Meanwhile, the project's price
tag quadrupled after school officials found the board room's aging
electrical system would have to be rewired.
This month the board was supposed
to have begun televising its meetings on local cable, but now that start
date has been pushed back to January. The delay occurred when no companies
stepped up when the project was put out for bid in May, officials said.
"We were supposed to have
all this done over the summer," said Don Cramer, supervisor of
design and print services for the school system. "It was a long process
that we were kind of frustrated with."
The Board of Education approved
the project in October 2007 as a way to improve communication with the
public. Officials plan to broadcast the meetings live over the school
system's cable channel: 96 on Comcast and Broadstripe;
and channel 36 on Verizon.
When school officials proposed
the plan a year ago they projected that outfitting the board room with
cameras and lighting would cost $100,000; now they've pegged it at more
than $444,000.
School officials based their
original estimate of $100,000 on the cost of outfit the County Council's
chamber for broadcasting about nine years ago. County officials said they
had estimated about $250,000.
Since then officials have
discovered the board room in the school system office on Riva Road
doesn't have the electrical capacity for broadcasting, said Alex Szachnowicz, chief operating officer for county
schools.
"One huge deviation that was
unaccounted for early on was they didn't know they had to put in subpanels and run conduit back to the electrical
room," he said.
The project is being funded with
"public education in government" fees that cable companies pay
to the county under their contract with the federal government.

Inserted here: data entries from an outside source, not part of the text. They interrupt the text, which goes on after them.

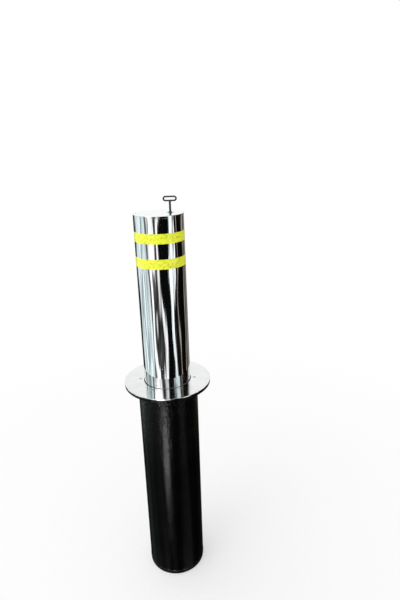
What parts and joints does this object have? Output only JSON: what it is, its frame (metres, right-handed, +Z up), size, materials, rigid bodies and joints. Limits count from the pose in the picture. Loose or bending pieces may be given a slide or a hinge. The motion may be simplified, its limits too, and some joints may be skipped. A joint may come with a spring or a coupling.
{
  "type": "retractable bollard",
  "caption": "Retractable steel bollard: polished post with reflective bands, gas-assisted and key-locked in a black in-ground sleeve with a round floor flange.",
  "frame": {"origin": "centre of the sleeve's base, at its lowest face", "axes": "+Z up along the post; +X from the post's axis to the lock; the key's bow lies in the XZ plane at rest"},
  "size_m": [0.315, 0.315, 1.4925],
  "materials": {
    "polished_stainless": "mirror-polished stainless steel",
    "black_coating": "semi-gloss black powder coating with a fine orange-peel texture",
    "yellow_reflective": "fluorescent yellow-green prismatic reflective film",
    "stainless_fastener": "plain stainless steel",
    "zinc_steel": "zinc-plated steel",
    "hard_chrome": "ground and hard-chromed rod",
    "cylinder_paint": "black painted gas spring cylinder",
    "key_steel": "dark plain steel, worn brighter where it is held",
    "nylon": "natural cast nylon",
    "rubber": "black rubber"
  },
  "bodies": {
    "in_ground_sleeve": {"base_cap": "black_coating", "sleeve_tube": "black_coating", "lock_ring": "black_coating", "guide_bush": "nylon", "wiper_ring": "rubber", "stop_buffers": "rubber", "head_ring": "black_coating", "sleeve_flange": "black_coating", "flange_cover": "polished_stainless", "flange_screws": "stainless_fastener", "lock_keeper": "zinc_steel", "gas_base_bracket": "zinc_steel", "gas_base_pin": "zinc_steel", "bracket_screws": "zinc_steel", "gas_rod_eye": "zinc_steel", "gas_rod": "hard_chrome", "gas_piston": "zinc_steel"},
    "post": {"post_tube": "polished_stainless", "top_cap": "polished_stainless", "cap_screws": "stainless_fastener", "cap_seat_ring": "zinc_steel", "reflective_band_upper": "yellow_reflective", "reflective_band_lower": "yellow_reflective", "lock_bush": "stainless_fastener", "stop_collar": "zinc_steel", "post_guide_ring": "nylon", "lower_bracket": "zinc_steel", "upper_bracket": "zinc_steel", "gas_cylinder": "cylinder_paint", "gas_gland": "zinc_steel", "gas_top_stud": "zinc_steel", "gas_top_nut": "zinc_steel"},
    "lock": {"lock_rod": "zinc_steel", "lock_spindle": "zinc_steel", "spindle_seal": "rubber", "spindle_pin": "zinc_steel", "rod_collar": "zinc_steel", "lock_tongue": "zinc_steel", "tongue_pin": "zinc_steel"},
    "key": {"key_shank": "key_steel", "key_bow": "key_steel"}
  },
  "joints": [
    {"name": "post_slide", "type": "slide", "parent": "in_ground_sleeve", "child": "post", "axis": [0, 0, 1], "range_m": [-0.6, 0], "stiffness_N_per_m": 150, "springref_m": 2},
    {"name": "lock_turn", "type": "hinge", "parent": "post", "child": "lock", "pos_m": [0.04, 0, 0.709], "axis": [0, 0, 1], "range_deg": [0, 90]},
    {"name": "key_lift", "type": "slide", "parent": "lock", "child": "key", "axis": [0, 0, 1], "range_m": [0, 0.06]}
  ]
}
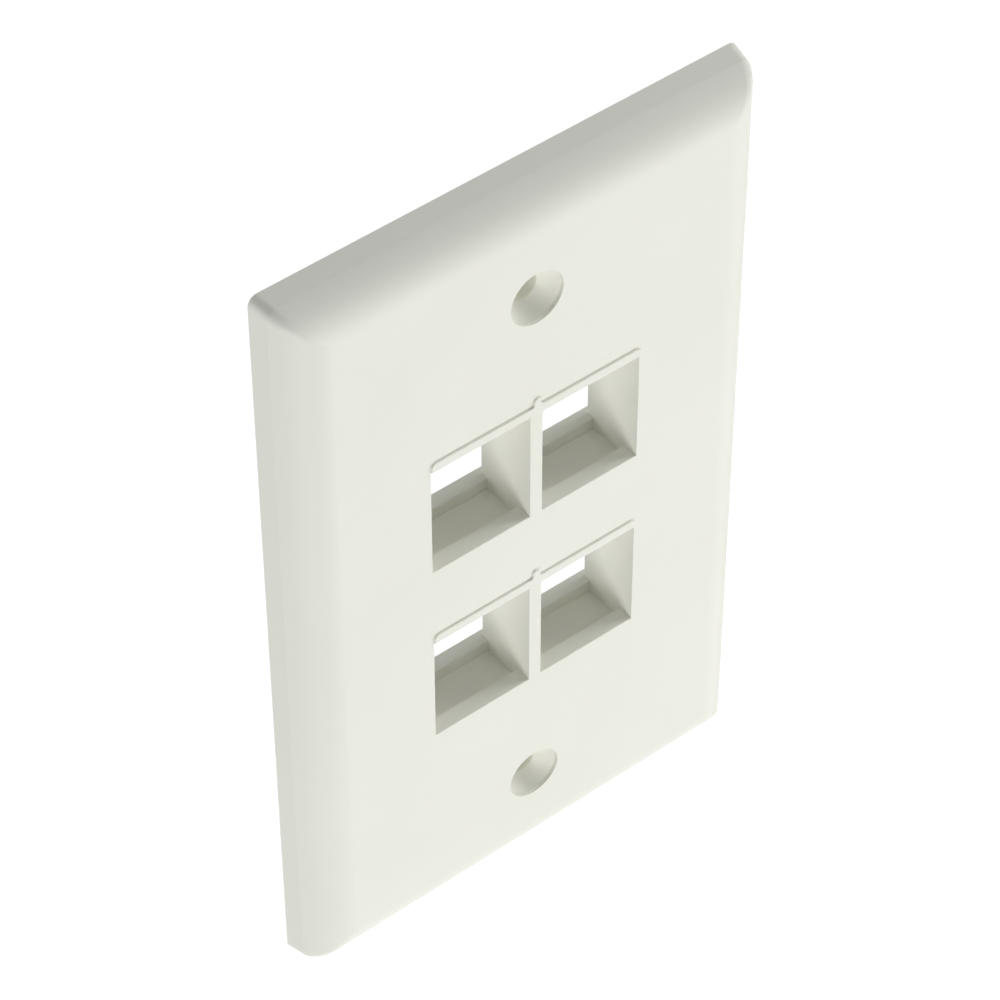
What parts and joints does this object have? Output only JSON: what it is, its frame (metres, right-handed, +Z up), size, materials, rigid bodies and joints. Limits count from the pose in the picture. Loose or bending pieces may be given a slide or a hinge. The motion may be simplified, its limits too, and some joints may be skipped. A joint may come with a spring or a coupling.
{
  "type": "keystone faceplate",
  "caption": "Wall faceplate with rolled edges, countersunk screw holes and keystone ports under raised brows.",
  "frame": {"origin": "centre of the plate on its rear rim plane, midway between the screw holes", "axes": "+X across the plate to the right seen from the front, +Y into the wall (the front faces -Y), +Z up the plate"},
  "size_m": [0.0698, 0.0106, 0.1142],
  "materials": {
    "shell_plastic": "fine satin moulded finish, off-white"
  },
  "bodies": {
    "root": {"faceplate": "shell_plastic"}
  },
  "joints": []
}
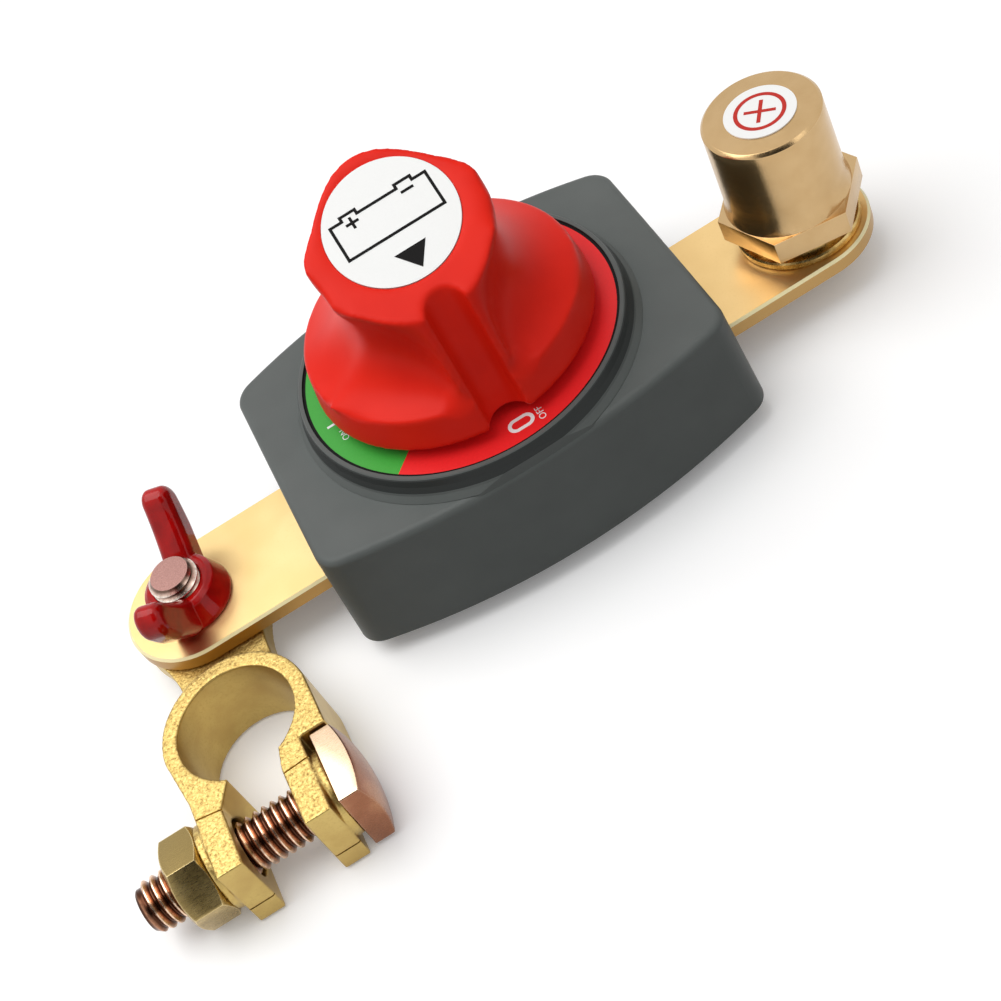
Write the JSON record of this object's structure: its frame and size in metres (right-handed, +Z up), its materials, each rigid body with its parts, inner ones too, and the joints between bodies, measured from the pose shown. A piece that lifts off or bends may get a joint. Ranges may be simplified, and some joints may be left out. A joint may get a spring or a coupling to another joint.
{
  "type": "battery disconnect switch",
  "caption": "Rotary battery disconnect switch with a red knob, a swivelling split clamp for a battery post on its input bar and a tapered terminal post on its output bar.",
  "frame": {"origin": "the knob's turning axis, in the plane of the housing's foot", "axes": "+Z up along the knob's axis; +X along the contact bars from the clamp's end to the terminal post's end; -Y is the side that the knob's pointer faces when off"},
  "size_m": [0.1468, 0.081, 0.0609],
  "materials": {
    "housing_plastic": "satin moulded charcoal plastic with fine grain",
    "cover_plastic": "matt moulded charcoal plastic",
    "dark_steel": "plain zinc-plated steel",
    "dial_green_print": "printed green plate, satin",
    "dial_red_print": "printed red plate, satin",
    "bar_brass": "flat polished brass bar with fine rolling lines",
    "rotor_plastic": "natural glass-filled plastic",
    "spring_steel": "bright spring wire",
    "seal_rubber": "black rubber",
    "knob_plastic": "satin moulded red plastic",
    "knob_label": "white printed label",
    "post_label": "white printed label",
    "post_brass": "turned brass, satin, with turning marks",
    "cast_brass": "cast brass, coarse sand-cast upper face, smoother sides",
    "plated_steel": "yellow-zinc plated steel",
    "stud_steel": "pink-tinted zinc plate",
    "bolt_steel": "iridescent yellow-zinc plate",
    "nut_steel": "olive-gold zinc plate",
    "wing_paint": "thick deep red gloss paint"
  },
  "bodies": {
    "switch": {"housing": "housing_plastic", "base_cover": "cover_plastic", "cover_screws": "dark_steel", "dial_green": "dial_green_print", "dial_red": "dial_red_print", "input_bar": "bar_brass", "output_bar": "bar_brass", "shaft_seal": "seal_rubber", "terminal_post": "post_brass", "post_label": "post_label", "post_spring_washer": "plated_steel", "post_flat_washer": "plated_steel", "post_bolt": "plated_steel"},
    "knob_group": {"knob": "knob_plastic", "knob_label": "knob_label", "knob_screw": "dark_steel", "rotor": "rotor_plastic", "contact_bridge": "bar_brass", "contact_spring": "spring_steel"},
    "wing_nut_group": {"wing_nut": "wing_paint"},
    "stud_group": {"clamp_stud": "stud_steel"},
    "clamp_group": {"terminal_clamp": "cast_brass"},
    "clamp_nut_group": {"clamp_nut": "nut_steel"},
    "clamp_bolt_group": {"clamp_bolt": "bolt_steel"}
  },
  "joints": [
    {"name": "knob_turn", "type": "hinge", "parent": "switch", "child": "knob_group", "pos_m": [0, 0, 0.023], "axis": [0, 0, 1], "range_deg": [-90, 0]},
    {"name": "wing_nut_turn", "type": "hinge", "parent": "switch", "child": "wing_nut_group", "pos_m": [-0.0564, 0, 0.006], "axis": [0, 0, 1], "range_deg": [0, 720]},
    {"name": "stud_drop", "type": "slide", "parent": "switch", "child": "stud_group", "axis": [0, 0, -1], "range_m": [0, 0.0025]},
    {"name": "clamp_swivel", "type": "hinge", "parent": "stud_group", "child": "clamp_group", "pos_m": [-0.0564, 0, 0.001], "axis": [0, 0, 1], "range_deg": [-195, 15]},
    {"name": "clamp_nut_turn", "type": "hinge", "parent": "clamp_group", "child": "clamp_nut_group", "pos_m": [-0.0711, -0.0456, 0.0034], "axis": [-1, 0, 0], "range_deg": [0, 720]},
    {"name": "clamp_bolt_slide", "type": "slide", "parent": "clamp_group", "child": "clamp_bolt_group", "axis": [1, 0, 0], "range_m": [0, 0.0025]}
  ],
  "couplings": [
    {"joint": "wing_nut_turn", "follows": "stud_drop", "rad_per_m": 5026.5},
    {"joint": "clamp_bolt_slide", "follows": "clamp_nut_turn", "m_per_rad": 0.00019894}
  ]
}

The county gets about $1.6
million each year in so-called "PEG" fees and uses them for
public information and government infrastructure, such as a fiber-optic
network that runs Internet access to schools, said John Lyons, who
administers the broadcasting for the county.
Because the money is coming from
those fees and not from taxes, the school board won't have to ask the
county to officially appropriate the new $444,640 estimate, said Kurt Svendsen, assistant budget officer for the county.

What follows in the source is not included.